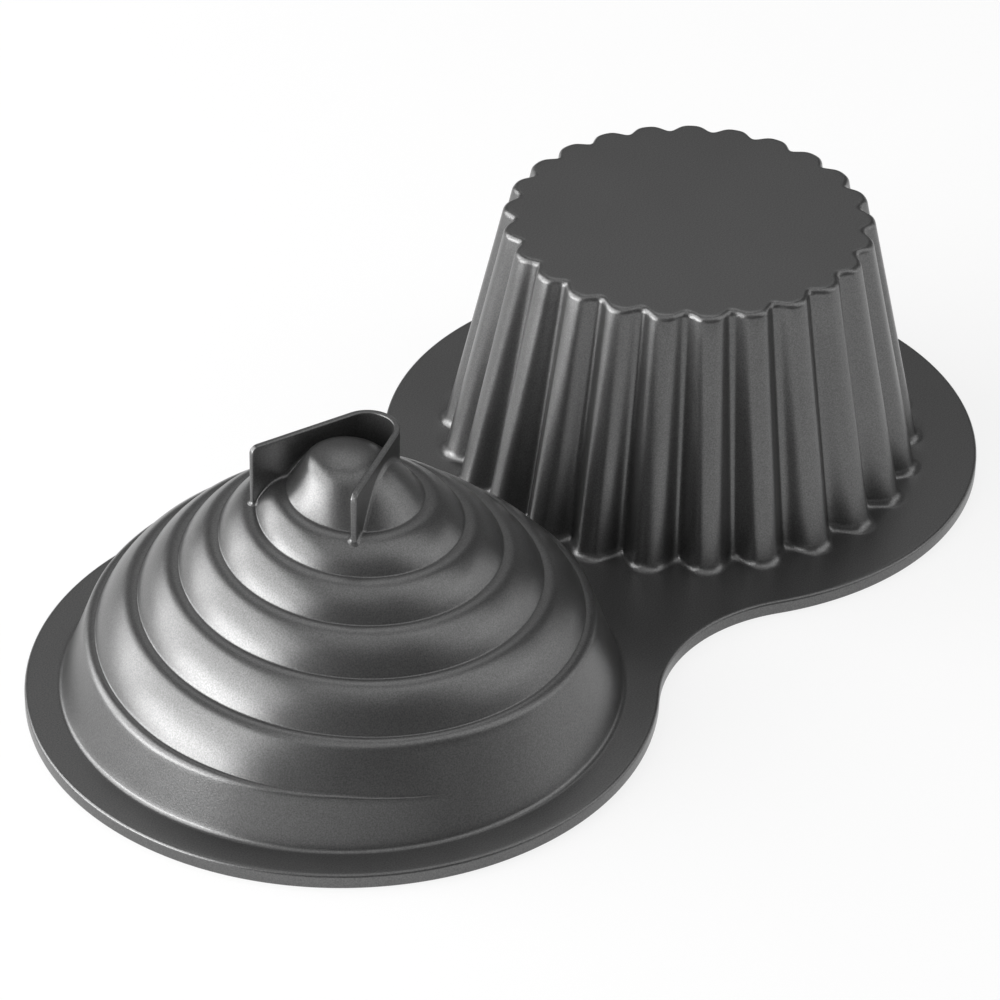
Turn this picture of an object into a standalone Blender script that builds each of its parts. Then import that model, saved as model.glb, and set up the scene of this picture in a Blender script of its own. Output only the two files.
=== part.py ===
"""Giant cupcake pan, standing upside down on its rim.

A figure of eight rim carries two moulds side by side: a fluted cup for the bottom
half of the cake and a stepped spiral for the top half. A bent wall round the tip
of the spiral is level with the cup's base, so the pan stands straight when it is
turned over. Metres, +Z up, the floor at Z = 0, the cup on the +X side.
"""

import math

import bmesh
import bpy
import numpy as np

# Whole pan
OVERALL_HEIGHT = 0.096
WALL_THICKNESS = 0.003
SEAM_GAP = 0.0003

# Rim and flange
RIM_LOBE_RADIUS = 0.106
WAIST_RADIUS = 0.059
RIM_HEIGHT = 0.005
PLATE_THICKNESS = 0.0032
LIP_WIDTH = 0.004
RIM_EDGE_ROUND = 0.0012
SWIRL_LEDGE = 0.0108
CUP_LEDGE = 0.0196
WEB_BETWEEN_MOULDS = 0.0064

# Fluted cup
FLUTE_COUNT = 25
CUP_WALL_LEAN = math.radians(11.3)
FLUTE_SWELL_AT_FOOT = 0.00375
FLUTE_SWELL_AT_BASE = 0.00185
CUP_FOOT_FILLET = 0.002
CUP_BASE_ROUND = 0.0015
CUP_INSIDE_ROUND = 0.003

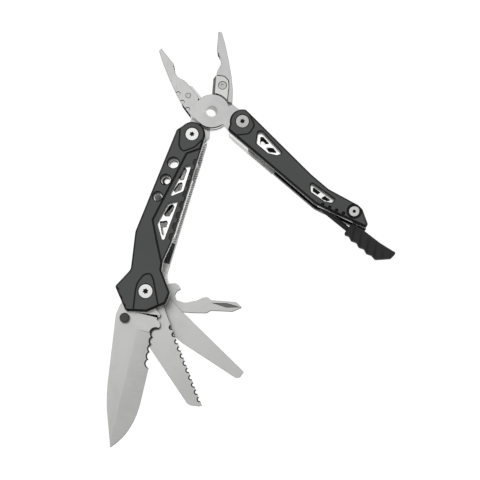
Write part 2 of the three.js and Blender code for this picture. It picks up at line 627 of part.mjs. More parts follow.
const slotsB = [
  [[12.4, 1.4, 0.4], [13.4, 2.4, 0.4], [18.6, 2.2, 0.4], [15.4, -1.9, 0.4]],
  [[18.6, -0.6, 0.4], [21.6, 2, 0.4], [25, 1.6, 0.4], [21.8, -1.3, 0.4]],
  [[e - 25, 2.2, 0.4], [e - 20, 3, 0.4], [e - 20.4, 0.2, 0.4], [e - 22.4, -0.2, 0.4]],
  [[e - 17.6, 1, 0.4], [e - 17, 3.4, 0.4], [e - 13, 4, 0.4], [e - 14.6, 1.6, 0.4]],
];
const islandB = rounded([[-3.4, 6.6], [6.4, 3, 3], [7.6, -2.4, 3], [2.4, -8.9]]);
const scallopsB = Array.from({ length: 4 }, (_, i) => [e - 14.1 + i * 3.65, -1.3 + i * 1.5]);
const headRadiusB = 3.75;
const endHeadRadius = 2.9;
const endCounterbore = 3.9;
const endScrewY = 8;

function scaleB(name, z, outer) {
  const rear = outer < 0;
  const windows = windowsB.map(rounded).flatMap((points) => [plate(points, z), lip(points, z, outer)]);
  const scallops = scallopsB.map(([x, y]) => disc(x, y, 0.9, into(z, outer, 1.2), 12));
  const body = cut(chamferedPlate(outlineB, z, edgeChamfer, outer), ...windows, ...scallops,
    plate(band(islandB, grooveWidth), into(z, outer, grooveDepth)),
    seat(0, 0, z, outer, rear ? rearHeadRadius : headRadiusB),
    seat(e, endScrewY, z, outer, rear ? rearHeadRadius : endCounterbore));
  add(handleB, name, body, 'scale');
}

const backLine = (x) => -8.8 + ((x + 2.2) * 5) / (e - 15); // closed edge of the handle
const stripLength = 30;
const stripB = [
  [-1.4, backLine(-1.4)], [1, backLine(1) - stripReach], [stripLength, backLine(stripLength) - stripReach],
  [stripLength + 1, backLine(stripLength) + 1], [1, backLine(1) + 1],
];

function linerB(name, z, strip) {
  const slots = slotsB.map((slot) => plate(rounded(slot), z));
  const holes = [barrelHole(0, 0, z), barrelHole(e, endScrewY, z)];
  const sheet = plate(outlineB, z);
  add(handleB, name, cut(strip ? sheet.add(plate(strip, z)) : sheet, ...slots, ...holes), 'liner');
}

scaleB('rear_scale_b', rearScaleZ, -1);
linerB('rear_liner_b', rearLinerZ, stripB);
linerB('front_liner_b', frontLinerBZ, null);
scaleB('front_scale_b', frontScaleBZ, 1);
screwAndBarrel(handleB, 'pivot_b', 0, 0, frontScaleBZ[1], headRadiusB, sixLobe(1.45));
screwAndBarrel(handleB, 'end_b', e, endScrewY, frontScaleBZ[1], endHeadRadius, hexagon(1.2));
add(handleB, 'pivot_b_collar', ring(0, 0, collarRadius, [rearLinerZ[1] + shim, rearJawZ[1]]), 'screw');
const spacerZ = [rearLinerZ[1] + shim, frontLinerBZ[0] - shim];
const spacerEnds = [-1.4, 12];
const spacerWidth = 2.2;
const backSpacer = [
  [spacerEnds[0], backLine(spacerEnds[0])], [spacerEnds[1], backLine(spacerEnds[1])],
  [spacerEnds[1], backLine(spacerEnds[1]) + spacerWidth], [2.1, backLine(2.1) + spacerWidth],
];
add(handleB, 'back_spacer', plate(backSpacer, spacerZ), 'liner');

// the fire starter slides into the end of handle B, rod first
const gripTop = [
  [e + 3.2, 3.4, 1], [e + 11, 5.4, 8], [e + 21.1, 6.7, 8], [e + 30.7, 9, 0.8], [e + 30.8, 5, 0.8],
  [e + 25.5, -1.3, 1.5],
];
const gripWave = Array.from({ length: 4 }, (_, i) => [
  [e + 22.6 - i * 5.2, -1 - i * 0.45, 0.9], [e + 20 - i * 5.2, -2.3 - i * 0.45, 0.9],
]).flat();
const gripOutline = rounded([...gripTop, ...gripWave, [e + 3.8, -1, 1]]);
const rodMiddle = (gripZ[0] + gripZ[1]) / 2;
const rodEnd = [e + 3.5 + rodSeat, -0.2 + (rodSeat + 1) * Math.tan(gripSlideAngle * rad)];
const alongRod = (r, length) => solid(new THREE.CylinderGeometry(r, r, length, 20).rotateZ(90 * rad))
  .translate([-length / 2, 0, 0]).rotate([0, 0, gripSlideAngle]).translate([...rodEnd, rodMiddle]);
const grip = chamferedPlate(gripOutline, gripZ, 0.5, 1);
add(handleB, 'striker_grip', cut(grip, alongRod(rodRadius + fitGap, rodLength + 10)), 'grip');
add(handleB, 'fire_rod', alongRod(rodRadius, rodLength).translate([-shim, 0, 0]), 'rod');

// ---- origin: middle of the footprint, on the surface it lies on -----------------------------

const bounds = new THREE.Box3().setFromObject(tool, true);
tool.position.set(-(bounds.min.x + bounds.max.x) / 2, -(bounds.min.y + bounds.max.y) / 2, -bounds.min.z);
tool.updateMatrixWorld(true);

export default tool;
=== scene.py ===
import json
import math
import bmesh
import bpy
from mathutils import Matrix, Vector


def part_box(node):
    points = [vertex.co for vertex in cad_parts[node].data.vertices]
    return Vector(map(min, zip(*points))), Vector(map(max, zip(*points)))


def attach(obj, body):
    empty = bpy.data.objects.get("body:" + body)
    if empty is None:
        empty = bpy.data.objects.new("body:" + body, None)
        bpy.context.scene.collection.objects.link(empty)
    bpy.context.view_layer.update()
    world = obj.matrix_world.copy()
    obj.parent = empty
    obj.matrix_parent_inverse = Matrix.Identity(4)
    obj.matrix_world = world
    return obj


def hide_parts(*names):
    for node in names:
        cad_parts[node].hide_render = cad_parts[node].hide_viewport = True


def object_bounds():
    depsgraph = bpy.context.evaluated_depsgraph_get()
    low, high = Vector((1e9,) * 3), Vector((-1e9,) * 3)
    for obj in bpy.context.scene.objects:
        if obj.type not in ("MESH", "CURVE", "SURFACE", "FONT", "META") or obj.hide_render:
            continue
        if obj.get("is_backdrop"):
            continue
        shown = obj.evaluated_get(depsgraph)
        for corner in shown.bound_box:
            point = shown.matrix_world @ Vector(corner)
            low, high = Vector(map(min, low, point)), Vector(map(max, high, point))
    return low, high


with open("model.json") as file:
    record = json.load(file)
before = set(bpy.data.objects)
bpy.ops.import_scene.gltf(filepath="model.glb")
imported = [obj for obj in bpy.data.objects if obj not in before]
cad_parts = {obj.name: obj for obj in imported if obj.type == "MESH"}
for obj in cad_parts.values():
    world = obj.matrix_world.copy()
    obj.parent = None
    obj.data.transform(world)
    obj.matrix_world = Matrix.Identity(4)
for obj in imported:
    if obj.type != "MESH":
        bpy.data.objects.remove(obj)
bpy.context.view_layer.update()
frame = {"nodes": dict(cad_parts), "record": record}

mm = 0.001
nodes = frame["nodes"]
bodyOfNode = {n: b for b, members in frame["record"]["behaviour"]["bodies"].items() for n in members}


def middleOf(node):
    low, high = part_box(node)
    return (low + high) / 2


def headingOf(a, b):
    return math.atan2(b.y - a.y, b.x - a.x)


pivotA = middleOf("pivot_a_screw")
pivotTools = middleOf("tool_pivot_screw")
pivotB = middleOf("pivot_b_screw")
hubCentre = middleOf("pivot_bush")
headingA = headingOf(pivotA, pivotTools)
headingB = math.radians(313.7)
headings = {
    "rear_jaw": math.radians(85.9), "front_jaw": math.radians(127.4), "knife_blade": math.radians(257.2),
    "saw_blade": math.radians(293.4), "file_driver": math.radians(318.5), "opener_driver": math.radians(350.5),
}


def newGroup(name, inputs, outputs):
    tree = bpy.data.node_groups.new(name, "ShaderNodeTree")
    for label, kind, value in inputs:
        socket = tree.interface.new_socket(name=label, in_out="INPUT", socket_type=kind)
        if value is not None:
            socket.default_value = value
    for label, kind in outputs:
        tree.interface.new_socket(name=label, in_out="OUTPUT", socket_type=kind)
    return tree, tree.nodes.new("NodeGroupInput"), tree.nodes.new("NodeGroupOutput")


def addNode(tree, kind, settings=None, inputs=None):
    made = tree.nodes.new(kind)
    for key, value in (settings or {}).items():
        setattr(made, key, value)
    for key, value in (inputs or {}).items():
        if isinstance(value, bpy.types.NodeSocket):
            tree.links.new(value, made.inputs[key])
        else:
            made.inputs[key].default_value = value
    return made


def mathNode(tree, operation, a, b=None, clamp=False):
    made = addNode(tree, "ShaderNodeMath", {"operation": operation, "use_clamp": clamp}, {0: a})
    if b is not None:
        if isinstance(b, bpy.types.NodeSocket):
            tree.links.new(b, made.inputs[1])
        else:
            made.inputs[1].default_value = b
    return made.outputs[0]


def vectorMath(tree, operation, a, b):
    return addNode(tree, "ShaderNodeVectorMath", {"operation": operation}, {0: a, 1: b}).outputs[0]


# fine lines left by brushing or grinding, running along local X
def makeBrushing():
    tree, start, end = newGroup("brushing", [
        ("Vector", "NodeSocketVector", None), ("Density", "NodeSocketFloat", 9000.0),
        ("Stretch", "NodeSocketFloat", 0.02), ("Contrast", "NodeSocketFloat", 1.0),
    ], [("Height", "NodeSocketFloat"), ("Tone", "NodeSocketFloat")])
    scale = addNode(tree, "ShaderNodeCombineXYZ", None, {0: start.outputs["Stretch"], 1: 1.0, 2: 1.0}).outputs[0]
    along = vectorMath(tree, "MULTIPLY", start.outputs["Vector"], scale)
    fine = addNode(tree, "ShaderNodeTexNoise", None, {
        "Vector": along, "Scale": start.outputs["Density"], "Detail": 3.0, "Roughness": 0.6}).outputs["Fac"]
    coarseScale = mathNode(tree, "MULTIPLY", start.outputs["Density"], 0.16)
    coarse = addNode(tree, "ShaderNodeTexNoise", None, {
        "Vector": along, "Scale": coarseScale, "Detail": 2.0, "Roughness": 0.5}).outputs["Fac"]
    mixed = mathNode(tree, "ADD", mathNode(tree, "MULTIPLY", fine, 0.6), mathNode(tree, "MULTIPLY", coarse, 0.4))
    centred = mathNode(tree, "SUBTRACT", mixed, 0.5)
    tone = mathNode(tree, "ADD", mathNode(tree, "MULTIPLY", centred, start.outputs["Contrast"]), 0.5, clamp=True)
    tree.links.new(mixed, end.inputs["Height"])
    tree.links.new(tone, end.inputs["Tone"])
    return tree


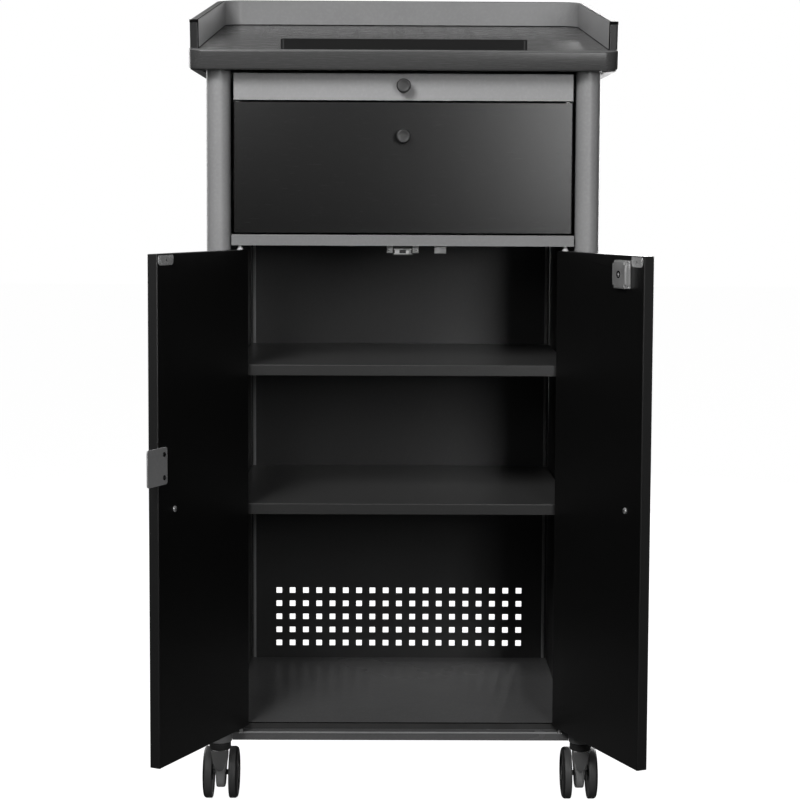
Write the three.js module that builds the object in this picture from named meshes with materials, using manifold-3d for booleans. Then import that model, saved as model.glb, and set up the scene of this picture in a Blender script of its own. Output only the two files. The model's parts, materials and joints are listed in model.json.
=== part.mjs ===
// Lectern podium on casters: four round posts, laminated doors and shelves, a drawer,
// a pull-out keyboard tray and a sloping worktop with a gallery rail.
// Millimetres. +X is the speaker's right, +Y points to the audience, +Z is up.
import * as THREE from 'three';
import { mergeVertices } from 'three/addons/utils/BufferGeometryUtils.js';
import Module from 'manifold-3d';

const wasm = await Module();
wasm.setup();

// Gap kept between pieces that touch
const GAP = 0.3;

// Posts and shell
const POST_RADIUS = 17;
const POST_X = 260;
const POST_REAR_Y = 412;
const POST_BOTTOM_Z = 89;
const POST_TOP_Z = 1049.6;
const INNER_X = 243;
const SIDE_PANEL_THICKNESS = 16;
const FRONT_Y = -8;
const CARCASS_FRONT_Y = 15;
const BACK_Y = 405;
const SHEET = 2;

// Bottom pan
const PAN_FRONT_Y = -2;
const FLOOR_Z = 113.2;
const LEDGE_Z = 103;
const PAN_BOTTOM_Z = 91.4;

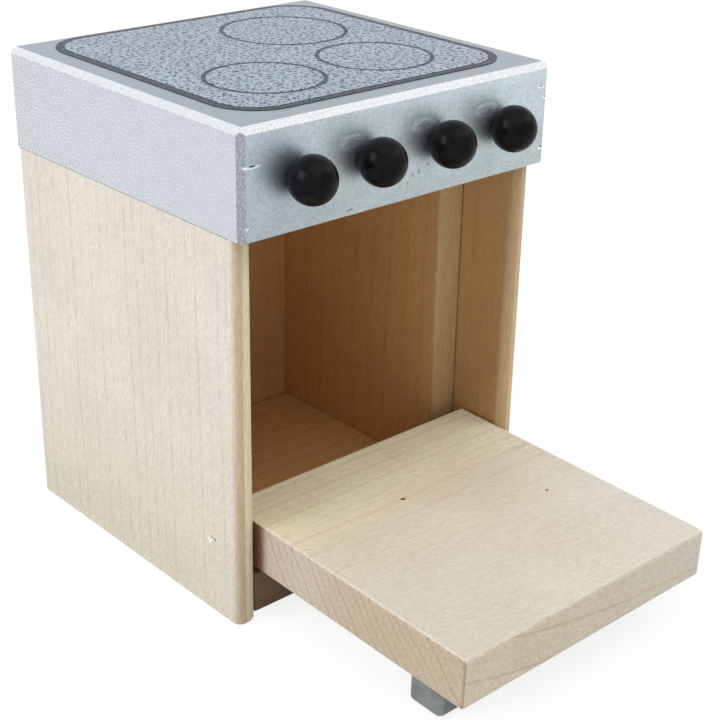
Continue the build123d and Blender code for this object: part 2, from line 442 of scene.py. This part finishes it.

TASK:
Retype, exactly and in full, the lines above from the one containing "const bounds = new" through the one containing "return low, high".

RESPONSE:
const bounds = new THREE.Box3().setFromObject(tool, true);
tool.position.set(-(bounds.min.x + bounds.max.x) / 2, -(bounds.min.y + bounds.max.y) / 2, -bounds.min.z);
tool.updateMatrixWorld(true);

export default tool;
=== scene.py ===
import json
import math
import bmesh
import bpy
from mathutils import Matrix, Vector


def part_box(node):
    points = [vertex.co for vertex in cad_parts[node].data.vertices]
    return Vector(map(min, zip(*points))), Vector(map(max, zip(*points)))


def attach(obj, body):
    empty = bpy.data.objects.get("body:" + body)
    if empty is None:
        empty = bpy.data.objects.new("body:" + body, None)
        bpy.context.scene.collection.objects.link(empty)
    bpy.context.view_layer.update()
    world = obj.matrix_world.copy()
    obj.parent = empty
    obj.matrix_parent_inverse = Matrix.Identity(4)
    obj.matrix_world = world
    return obj


def hide_parts(*names):
    for node in names:
        cad_parts[node].hide_render = cad_parts[node].hide_viewport = True


def object_bounds():
    depsgraph = bpy.context.evaluated_depsgraph_get()
    low, high = Vector((1e9,) * 3), Vector((-1e9,) * 3)
    for obj in bpy.context.scene.objects:
        if obj.type not in ("MESH", "CURVE", "SURFACE", "FONT", "META") or obj.hide_render:
            continue
        if obj.get("is_backdrop"):
            continue
        shown = obj.evaluated_get(depsgraph)
        for corner in shown.bound_box:
            point = shown.matrix_world @ Vector(corner)
            low, high = Vector(map(min, low, point)), Vector(map(max, high, point))
    return low, high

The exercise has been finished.